Throughout the decades since the peace treaties with Egypt and Jordan, the regimes allowed the anti-Israeli hate discourse to thrive, and, in fact, it managed to play on both sides. On the one hand, both president Hosni Mubarak and King Abdullah preserved the peaceful relationship with Israel and solidified their position as mediators between Israel and the Palestinians; on the other hand, they never promoted the importance of peace with Israel at home, allowing the public to express hostility against Israel and did little to prohibit anti-Zionist and antisemitic voices. Attempts to censor antisemitism were mainly due to pressure from the United States.

Such a dual position served them on their home front to cope with Islamic elements, such as the Muslim Brotherhood, which regularly preached against Israel and Judaism, and with the leftists and liberals, whose opposition to Israel concentrated on the objection to what they perceived as the Israeli occupation.

This approach also characterizes Egyptian President Abdel Fattah al-Sisi, who despite having strengthened the diplomatic and military cooperation with Israel behind the scenes and publicly supported the UAE move, still abstains from supporting civil normalization with Israel.

For Sisi, his legitimacy to rule is rooted in projecting himself as the only leader who can stabilize the country and protect it from its internal and external enemies. The depiction of Israel as a potential enemy, in addition to the Islamic threat, serves his argument for the necessity of military autocracy.

The ongoing Israeli-Palestinian conflict, together with the absence of any solution on the horizon, continues to fuel the anti-Israel discourse in the Egyptian and Jordanian publics.

The leading elements propagating anti-Israeli and sometimes antisemitic discourse include the Islamic associations and labor unions. For them, opposition to normalization constitutes an implicit form of attacking the regime without being branded a traitor or hurting Egypt’s interests and honor. To put it simply, attacking Israel is the only “legitimate” form of protesting against the autocratic regime.

In this context, the attack against Ramadan serves both as an opportunity to condemn Sisi’s “traitorous” relationship with Israel, while also an opportunity for the Egyptian public to declare its disapproval of the Gulf states’ “appeasement” of Israel, “serving the Zionist dream of leading the Arab world.”

HOWEVER, UNLIKE previous attacks against Israel, the regime’s response to this latest anti-Israeli outcry was not absolute silence. In the government-owned Al-Ahram newspaper, a senior intellectual attacked the unions and defended the relationship with Israelis, especially among the younger generation which never witnessed wars against Israel.

This new approach is important because it indicates that the regime is aware that protests propagated in the media are also aimed against it and thus endanger it. It is also possible that the UAE’s and Bahrain’s normalization with Israel, with Saudi consent in the background, empowered the regime’s confidence in its relationship with Israel.

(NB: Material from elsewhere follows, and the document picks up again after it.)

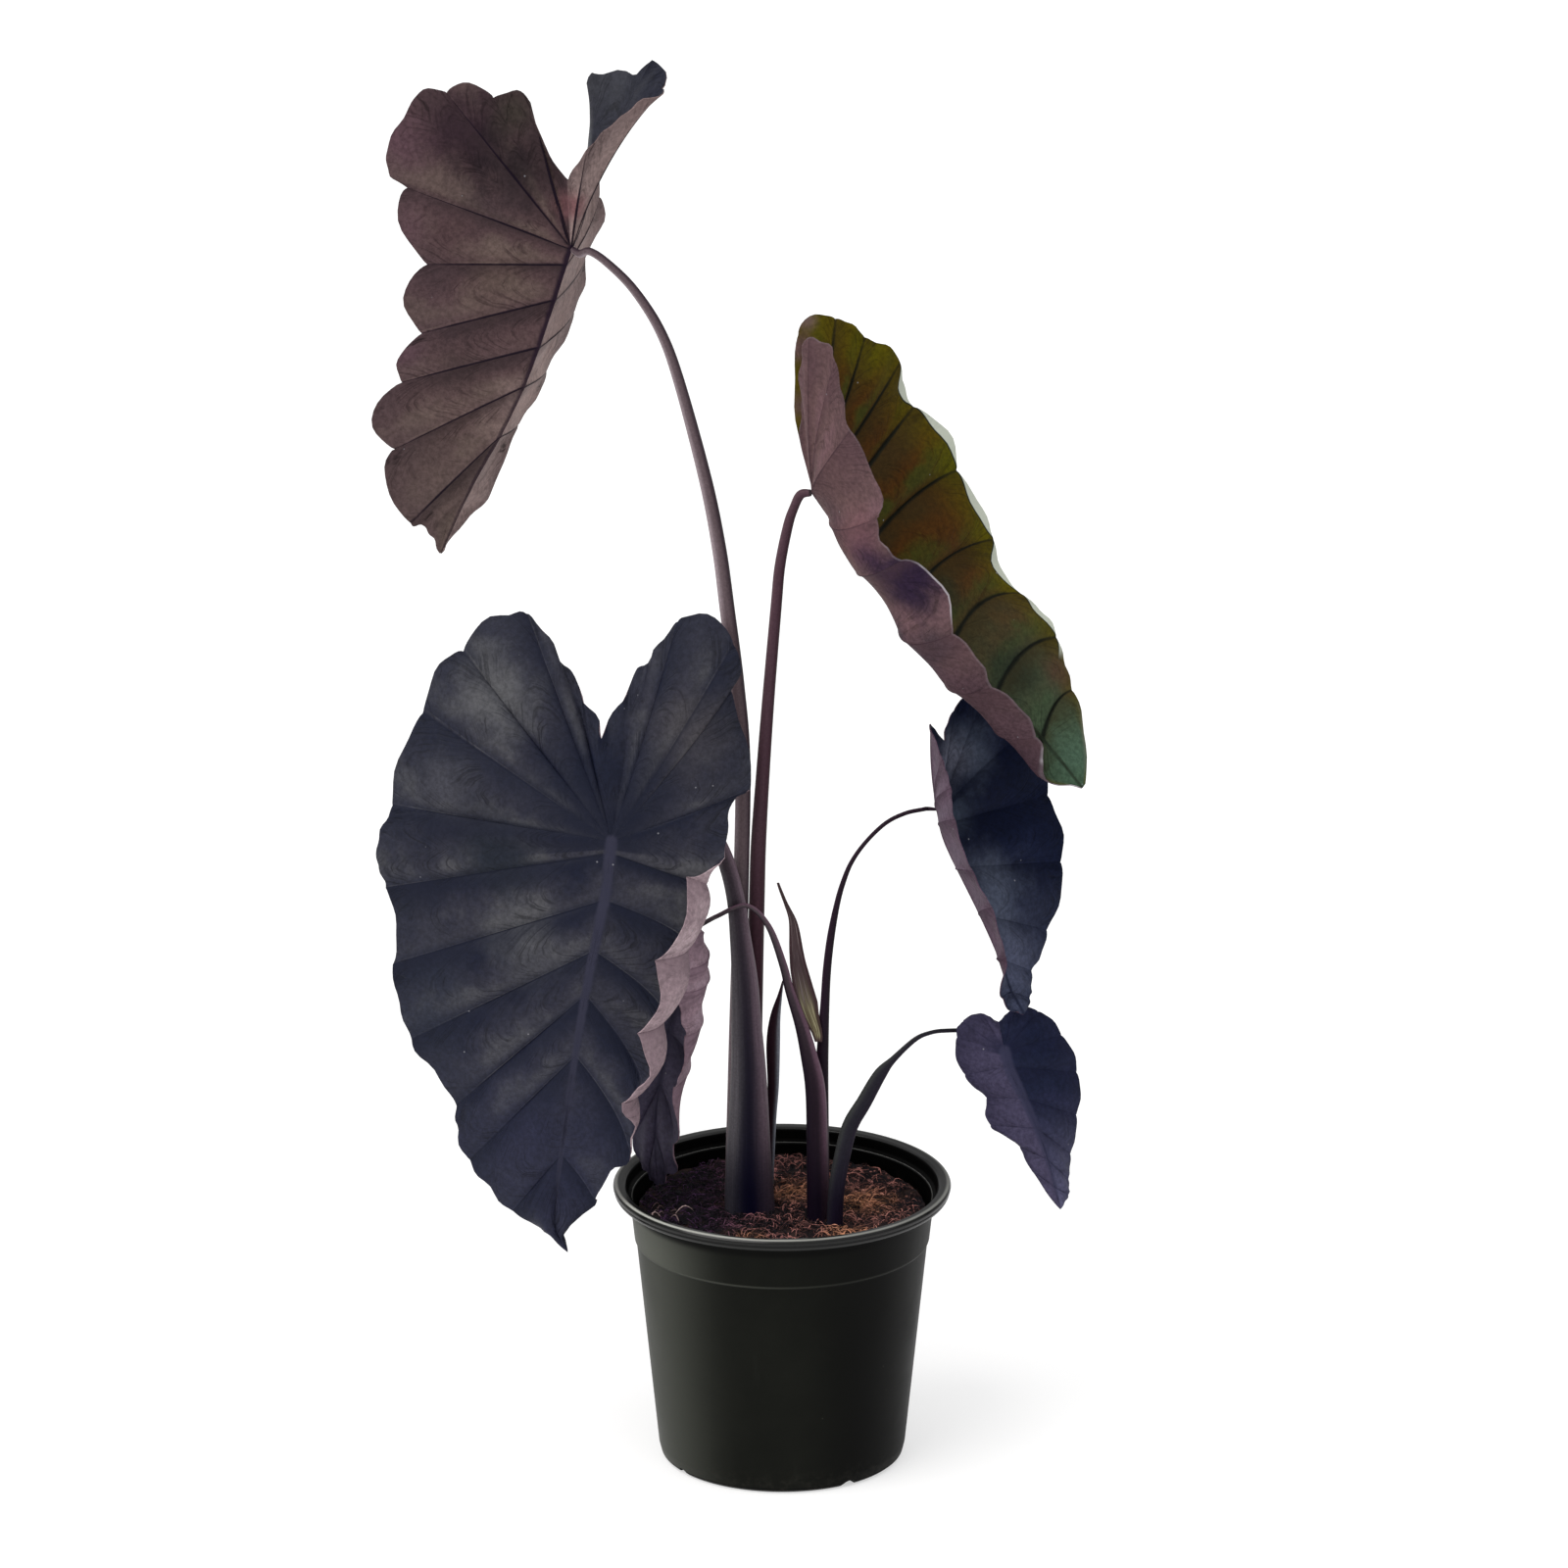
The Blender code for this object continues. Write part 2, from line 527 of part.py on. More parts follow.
def make_blade(key):
    """One leaf blade; returns the place and direction where its stalk meets it."""
    surface = BladeSurface(LEAVES[key])
    finish = BLADE_FINISH.get(key, "blade_dark")
    sheet_solid(f"blade_{key}", surface.upper(), surface.under(), surface.triangles,
                surface.margins, finish)
    return surface.seat()


def tube_solid(name, centres, halves, finish):
    """Closed tube of oval rings along a line of centres; starts with its width along X."""
    across = np.array((1.0, 0.0, 0.0))
    points = []
    for index, centre in enumerate(centres):
        ahead = centres[min(index + 1, len(centres) - 1)]
        behind = centres[max(index - 1, 0)]
        along = (ahead - behind) / np.linalg.norm(ahead - behind)
        across = across - along * float(np.dot(across, along))
        across = across / np.linalg.norm(across)
        through = np.cross(along, across)
        half_width, half_depth = halves[index]
        for side in range(STALK_SIDES):
            angle = 2 * math.pi * (side + 0.5) / STALK_SIDES
            points.append(centre + across * math.cos(angle) * half_width
                          + through * math.sin(angle) * half_depth)
    faces = [tuple(range(STALK_SIDES))[::-1]]
    for ring in range(len(centres) - 1):
        for side in range(STALK_SIDES):
            low = ring * STALK_SIDES + side
            low_next = ring * STALK_SIDES + (side + 1) % STALK_SIDES
            faces.append((low, low_next, low_next + STALK_SIDES, low + STALK_SIDES))
    top = (len(centres) - 1) * STALK_SIDES
    faces.append(tuple(range(top, top + STALK_SIDES)))
    return add_object(name, points, faces, finish)


def stalk_line(spec, seat):
    """Centres and half sizes of a stalk, from its foot in the soil to its end."""
    x, y, half_width, half_depth = spec["foot"]
    foot = np.array((x * MM, y * MM, 0.0))
    knots = [foot + np.array((0.0, 0.0, SOIL_LEVEL - HOLE_DEPTH + GAP)),
             foot + np.array((0.0, 0.0, SOIL_LEVEL + 2 * MM))]
    sizes = [(half_width, half_depth), (half_width, half_depth)]
    for point, half_width, half_depth in spec["path"]:
        knots.append(seen(point))
        sizes.append((half_width, half_depth))
    if seat:
        place, down = seat
        knots.append(place + down * STALK_MEETING)
        knots.append(place + down * STALK_SEAT)
        half_width, half_depth = sizes[-1]
        sizes.append((half_width, half_depth))
        sizes.append((half_width * STALK_END_TAPER, half_depth * STALK_END_TAPER))
    sizes = [np.array(size) * MM for size in sizes]
    centres = [knots[0]]
    halves = [sizes[0]]
    for gap in range(1, len(knots) - 1):
        for ring in range(STALK_RINGS_PER_GAP):
            place = gap + ring / STALK_RINGS_PER_GAP
            centres.append(smooth_point(knots[1:], place - 1))
            halves.append(smooth_point(sizes[1:], place - 1))
    centres.append(knots[-1])
    halves.append(sizes[-1])
    return centres, halves


def make_stalk(key, seat):
    """One leaf stalk, from its hole in the soil to just under its blade."""
    centres, halves = stalk_line(STALKS[key], seat)
    return tube_solid(f"stalk_{key}", centres, halves, "stalk")


def make_dark_sheath():
    """Slender closed sheath that stands behind the main stalk."""
    centres, halves = stalk_line(DARK_SHEATH, None)
    return tube_solid("sheath_dark", centres, halves, "sheath_dark")


def make_dry_sheath():
    """Papery curled sheath: a thin trough that narrows to a point."""
    spec = DRY_SHEATH
    axis = [seen(point) for point in spec["axis"]]
    columns = spec["columns"]
    points = []
    for row in range(spec["rows"] + 1):
        place = row / spec["rows"] * (len(axis) - 1)
        centre = smooth_point(axis, place)
        half_width = float(np.interp(place, range(len(axis)), spec["half_widths"]))
        hollow = spec["hollow"] * half_width * min(1.0, half_width / spec["flat_width"])
        for column in range(columns + 1):
            across = 2 * column / columns - 1
            points.append(centre + np.array((across * half_width, -across ** 2 * hollow, 0.0)) * MM)
    points = np.array(points)
    width = columns + 1
    triangles = []
    for row in range(spec["rows"]):
        for column in range(columns):
            low = row * width + column
            triangles.append((low, low + 1, low + width + 1))
            triangles.append((low, low + width + 1, low + width))
    last = spec["rows"] * width
    bottom = [(column, column + 1) for column in range(columns)]
    right = [(row * width + columns, (row + 1) * width + columns) for row in range(spec["rows"])]
    top = [(last + column + 1, last + column) for column in range(columns)]
    left = [((row + 1) * width, row * width) for row in range(spec["rows"])]
    triangles = np.array(triangles)
    normals = surface_normals(points, triangles)
    half = spec["half_thickness"] * MM
    return sheet_solid("sheath_dry", points + normals * half, points - normals * half, triangles,
                       bottom + right + top + left, "sheath_dry")


def turned_solid(name, profile, finish):
    """Solid turned about Z from a profile of (radius, height) that starts and ends on the axis."""
    points = []
    rings = []
    for radius, height in profile:
        if radius <= 0.0:
            rings.append([len(points)])
            points.append((0.0, 0.0, height))
            continue
        first = len(points)
        rings.append(list(range(first, first + POT_SEGMENTS)))
        for segment in range(POT_SEGMENTS):
            angle = 2 * math.pi * segment / POT_SEGMENTS
            points.append((radius * math.cos(angle), radius * math.sin(angle), height))
    faces = []
    for low, high in zip(rings, rings[1:]):
        for segment in range(POT_SEGMENTS):
            after = (segment + 1) % POT_SEGMENTS
            if len(low) == 1:
                faces.append((low[0], high[after], high[segment]))
            elif len(high) == 1:
                faces.append((low[segment], low[after], high[0]))
            else:
                faces.append((low[segment], low[after], high[after], high[segment]))
    return add_object(name, points, faces, finish, sharp_angle=35.0)


def wall_radius(height):
    """Outer radius of the pot's plain wall at a height."""
    top = BAND_RADIUS - BAND_STEP
    return BASE_RADIUS + (top - BASE_RADIUS) * height / (POT_HEIGHT - LIP_DEPTH)


def pot_profile():
    """Half section of the pot, from the middle of its underside round to its inner floor."""
    lip_bottom = POT_HEIGHT - LIP_DEPTH
    lip_inner = RIM_RADIUS - LIP_WIDTH
    ledge = BAND_RADIUS - POT_WALL
    groove_outer = FOOT_RADIUS - FOOT_WIDTH
    floor = GROOVE_HEIGHT + POT_WALL
    return [
        (0.0, 0.0),
        (GROOVE_INNER, 0.0),
        (GROOVE_INNER + 1 * MM, GROOVE_HEIGHT),
        (groove_outer - 1 * MM, GROOVE_HEIGHT),
        (groove_outer, 0.0),
        (FOOT_RADIUS, 0.0),
        (FOOT_RADIUS + 2.2 * MM, 1.8 * MM),
        (wall_radius(7 * MM), 7 * MM),
        (wall_radius(BAND_BOTTOM - 1 * MM), BAND_BOTTOM - 1 * MM),
        (wall_radius(BAND_BOTTOM) + BAND_STEP, BAND_BOTTOM),
        (BAND_RADIUS, lip_bottom - 1.5 * MM),
        (BAND_RADIUS + 1.2 * MM, lip_bottom),
        (RIM_RADIUS - 3 * MM, lip_bottom + 0.6 * MM),
        (RIM_RADIUS - 0.6 * MM, lip_bottom + 2.4 * MM),
        (RIM_RADIUS, POT_HEIGHT - 2.4 * MM),
        (RIM_RADIUS - 1.2 * MM, POT_HEIGHT - 0.6 * MM),
        (RIM_RADIUS - 3 * MM, POT_HEIGHT),
        (lip_inner + 1.6 * MM, POT_HEIGHT - 0.4 * MM),
        (lip_inner, POT_HEIGHT - 1.8 * MM),
        (lip_inner - 0.8 * MM, lip_bottom + 1.2 * MM),
        (ledge, lip_bottom),
        (wall_radius(BAND_BOTTOM) + BAND_STEP - POT_WALL, BAND_BOTTOM),
        (wall_radius(BAND_BOTTOM) - POT_WALL, BAND_BOTTOM - 2 * MM),
        (wall_radius(8 * MM) - POT_WALL, 8 * MM),
        (FOOT_RADIUS, floor),
        (GROOVE_INNER - 1 * MM, floor),
        (GROOVE_INNER - 2 * MM, POT_WALL),
        (0.0, POT_WALL),
    ]


def cut(target, name, pieces):
    """Subtract the pieces, kept as hidden wire guides in a collection of their own."""
    group = bpy.data.collections.new(name)
    bpy.context.scene.collection.children.link(group)
    for piece in pieces:
        bpy.context.scene.collection.objects.unlink(piece)
        group.objects.link(piece)
        piece.hide_render = True
        piece.display_type = "WIRE"
    difference = target.modifiers.new(name, "BOOLEAN")
    difference.operation = "DIFFERENCE"
    difference.operand_type = "COLLECTION"
    difference.collection = group
    difference.solver = "EXACT"


def drain_cutter(index):
    """Round drain hole through the groove in the pot's floor."""
    angle = 2 * math.pi * (index + 0.5) / DRAIN_COUNT
    middle = (GROOVE_INNER + FOOT_RADIUS - FOOT_WIDTH) / 2
    mesh = bpy.data.meshes.new(f"drain_{index}")
    shape = bmesh.new()
    bmesh.ops.create_cone(shape, cap_ends=True, segments=12, radius1=DRAIN_RADIUS,
                          radius2=DRAIN_RADIUS, depth=6 * MM)
    shape.to_mesh(mesh)
    shape.free()
    item = bpy.data.objects.new(mesh.name, mesh)
    item.location = (middle * math.cos(angle), middle * math.sin(angle), GROOVE_HEIGHT + 0.7 * MM)
    bpy.context.scene.collection.objects.link(item)
    return item


def notch_cutter(index):
    """Block that opens a drain notch through the foot ring."""
    angle = NOTCH_TURN + 2 * math.pi * index / NOTCH_COUNT
    mesh = bpy.data.meshes.new(f"notch_{index}")
    shape = bmesh.new()
    bmesh.ops.create_cube(shape, size=1.0)
    length = FOOT_WIDTH + 8 * MM
    bmesh.ops.scale(shape, vec=(length, NOTCH_WIDTH, 2 * NOTCH_HEIGHT), verts=shape.verts)
    shape.to_mesh(mesh)
    shape.free()
    item = bpy.data.objects.new(mesh.name, mesh)
    place = FOOT_RADIUS - FOOT_WIDTH / 2 + 2 * MM
    item.location = (place * math.sin(angle), -place * math.cos(angle), 0.0)
    item.rotation_euler = (0.0, 0.0, angle - math.pi / 2)
    bpy.context.scene.collection.objects.link(item)
    return item


def make_pot():
    """Turned nursery pot with a rolled lip, a drain groove and notches in its foot."""
    pot = turned_solid("pot", pot_profile(), "pot")
    drains = [drain_cutter(index) for index in range(DRAIN_COUNT)]
    notches = [notch_cutter(index) for index in range(NOTCH_COUNT)]
    cut(pot, "pot_drains", drains + notches)
    return pot


def hole_cutter(name, foot):
    """Oval block that opens the plain hole in which a stalk stands."""
    x, y, half_width, half_depth = foot
    centres = [np.array((x * MM, y * MM, SOIL_LEVEL - HOLE_DEPTH)),
               np.array((x * MM, y * MM, SOIL_LEVEL + 12 * MM))]
    size = (half_width * MM + HOLE_CLEARANCE, half_depth * MM + HOLE_CLEARANCE)
    return tube_solid(name, centres, [size, size], None)


def make_soil():
    """Soil that fills the pot, rough on top, with a plain hole for each stalk."""
    side = wall_radius(8 * MM) - POT_WALL - GAP
    top = wall_radius(BAND_BOTTOM) + BAND_STEP - POT_WALL
    neck = wall_radius(BAND_BOTTOM) - POT_WALL - 2 * GAP
    floor = GROOVE_HEIGHT + POT_WALL + GAP
    profile = [(0.0, POT_WALL + GAP), (GROOVE_INNER - 3 * MM, POT_WALL + GAP),
               (GROOVE_INNER - 2 * MM, floor), (FOOT_RADIUS - 1 * MM, floor), (side, 9 * MM),
               (neck, BAND_BOTTOM - 3 * MM), (neck, BAND_BOTTOM + 1 * MM),
               (top - 0.6 * MM, SOIL_LEVEL - 2 * MM)]
    for ring in range(SOIL_RINGS):
        profile.append(((top - 1.5 * MM) * (1 - ring / SOIL_RINGS), SOIL_LEVEL))
    profile.append((0.0, SOIL_LEVEL))
    soil = turned_solid("soil", profile, "soil")
    for vertex in soil.data.vertices:
        if vertex.co.z > SOIL_LEVEL - 1 * MM:
            vertex.co.z += noise.noise(Vector(vertex.co) * SOIL_GRAIN) * SOIL_ROUGHNESS * 2
    feet = {f"hole_{key}": spec["foot"] for key, spec in STALKS.items()}
    feet["hole_sheath"] = DARK_SHEATH["foot"]
    cut(soil, "soil_holes", [hole_cutter(name, foot) for name, foot in feet.items()])
    return soil


def main():
    """Model the whole plant in its pot."""
    clear_scene()
    make_pot()
    make_soil()
    for key in LEAVES:
        make_stalk(key, make_blade(key))
    make_dark_sheath()
    make_dry_sheath()


main()
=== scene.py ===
"""Potted elephant ear: fine leaves, stalks, soil and pot over the fixed frame."""

import math
import random

import bmesh
import bpy
import numpy as np
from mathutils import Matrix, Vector, noise


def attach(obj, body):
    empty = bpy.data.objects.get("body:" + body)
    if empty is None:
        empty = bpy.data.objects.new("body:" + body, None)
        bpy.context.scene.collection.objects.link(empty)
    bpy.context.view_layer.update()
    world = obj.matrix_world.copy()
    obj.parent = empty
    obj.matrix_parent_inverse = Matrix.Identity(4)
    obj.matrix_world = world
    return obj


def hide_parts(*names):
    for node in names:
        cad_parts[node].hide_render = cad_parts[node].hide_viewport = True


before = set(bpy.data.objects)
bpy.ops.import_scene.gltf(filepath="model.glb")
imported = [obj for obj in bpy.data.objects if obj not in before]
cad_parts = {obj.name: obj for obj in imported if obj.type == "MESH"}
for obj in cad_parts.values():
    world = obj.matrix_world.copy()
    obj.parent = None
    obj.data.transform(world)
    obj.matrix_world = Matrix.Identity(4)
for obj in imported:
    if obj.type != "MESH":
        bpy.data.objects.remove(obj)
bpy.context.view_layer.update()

MM = 0.001

# Points on the plant are (right, up, back) in millimetres, as seen from the front and from this
# angle above level: right and up in the picture plane, back along the ground.
VIEW_RISE = math.radians(19.3)

# Pot and soil
POT_HEIGHT = 148.0 * MM
RIM_RADIUS = 87.0 * MM
LIP_WIDTH = 7.0 * MM
LIP_DEPTH = 7.5 * MM
LIP_BOTTOM = POT_HEIGHT - LIP_DEPTH
BAND_RADIUS = 78.2 * MM
BAND_BOTTOM = 118.0 * MM
BAND_STEP = 0.8 * MM
BASE_RADIUS = 62.8 * MM
FOOT_RADIUS = 60.0 * MM
FOOT_WIDTH = 5.0 * MM
POT_WALL = 1.5 * MM
GROOVE_INNER = 41.0 * MM
GROOVE_HEIGHT = 3.0 * MM
DRAIN_COUNT = 8
DRAIN_RADIUS = 4.0 * MM
NOTCH_COUNT = 4
NOTCH_WIDTH = 9.0 * MM
NOTCH_HEIGHT = 3.2 * MM
NOTCH_TURN = math.radians(34.0)
SOIL_LEVEL = 134.0 * MM
HOLE_DEPTH = 18.0 * MM
POT_SEGMENTS = 192
CORNER_RADIUS = 0.7 * MM
CORNER_STEPS = 4

# Loose soil: how fine and how high each of its swells is, the rings and sides of its top layer,
# and how many crumbs and how many joints to a fibre lie on it
SOIL_SWELLS = ((45.0, 2.2 * MM), (160.0, 1.3 * MM))
SOIL_RINGS = 46
SOIL_SIDES = 150
CRUMB_COUNT = 2600
CRUMB_SEED = 41
FIBRE_JOINTS = 7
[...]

Either way, it is too soon to say whether the regime’s reaction signifies a shift in its position against anti-Israel or anti-normalization expressions, but its reaction does demonstrate that the regime has an important role in changing the hostile discourse against Israel and reshaping it.

It’s difficult to compare the Gulf states, which have no vociferous labor unions or Islamist opposition, with Egypt, Jordan and other Arab states which have a vibrant, though subdued, civil society. It is clear, though, that in the absence of channels of attacking the regime, anything involving Israel serves as a valve for a “legitimate” protest. Hence the attack against Ramadan enabled Egyptians to voice their discontent with the Gulf states’ policy toward Israel and an opportunity to mock and condemn Sisi’s relationship with Israel.

Israel is facing two types of normalization: the one with the Gulf states (and perhaps with Morocco and Sudan) and the one with Egypt and Jordan. It will be interesting to follow which type will affect the other, if at all, and whether a progress or a solution to the Palestinian conflict may warm the cold type of normalization.